US Special Ops stage Urban warfare training in downtown Minneapolis - what are they preparing for?


US Special Operations Command decided that downtown Minneapolis would be a perfect location for military games involving Black Hawk helicopters and dozens of troops.
Low-flying Black Hawk helicopters conducted military training exercises in downtown Minneapolis Monday night, hovering majestically outside of apartment windows of surprised local residents.
Some Minneapolis residents have taken videos of the Army’s utility helicopters as they passed over bridges, hovered outside their windows and flew over the city.
“Yep, that’s the view outside my window,” said one YouTube user as two of the giant vehicles stopped outside his 28thfloor window for 10 seconds before soaring down Marquette Ave.
The helicopters were on an urban environment training assignment ordered by the US Special Operations Command. The exercises will continue until early September, but the military is refusing to give out exact training locations to prevent crowds from gathering to watch.
In April, Black Hawk and Little Bird helicopters flew past skyscrapers in downtown Chicago for a similar urban environment training exercise, rattling some windows of downtown offices. Witnesses of the largely-unexpected event reported men hanging out of the windows, while carrying automatic weapons.
“It was frightening,” Chicago resident Jessica Hill told Fox News. “I was definitely alarmed.”
Black Hawk helicopters were first introduced by the military in 1979 and have served in combat most recently in Iraq and Afghanistan. Quiet Black Hawk helicopters were responsible for carrying US Navy SEALs into Osama bin Laden’s Pakistani compound the day of his assassination.

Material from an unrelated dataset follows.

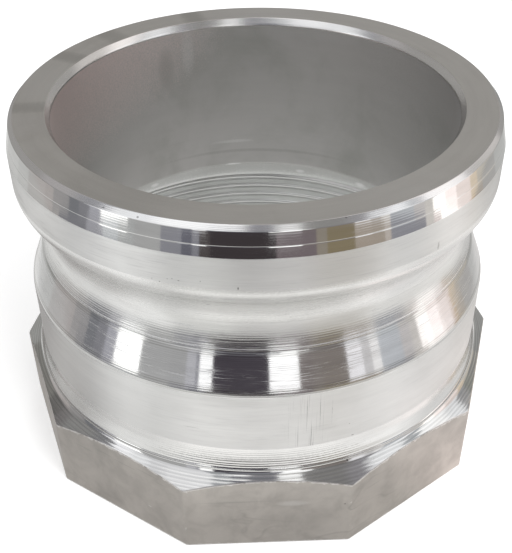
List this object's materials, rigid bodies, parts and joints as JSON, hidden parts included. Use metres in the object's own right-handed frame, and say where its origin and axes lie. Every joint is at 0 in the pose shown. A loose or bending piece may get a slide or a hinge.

“Helicopters make a very distinctive percussive rotor sound which is caused by their rotor blades and if you can blend that down, of course that makes a noise that is much less likely to be heard and much more likely to blend into any background noise that there is,” said Bill Sweetman of the Defense Technology International, in a 2011 interview with ABC News.
The military aircrafts have been conducting routine training since Sunday, but were not seen until Monday, due to their presence in hidden locations, Fox News reported. As the helicopters sneak up quietly on unsuspecting residents, police have announced the exercises to prevent concerned callers from overloading the 911 system.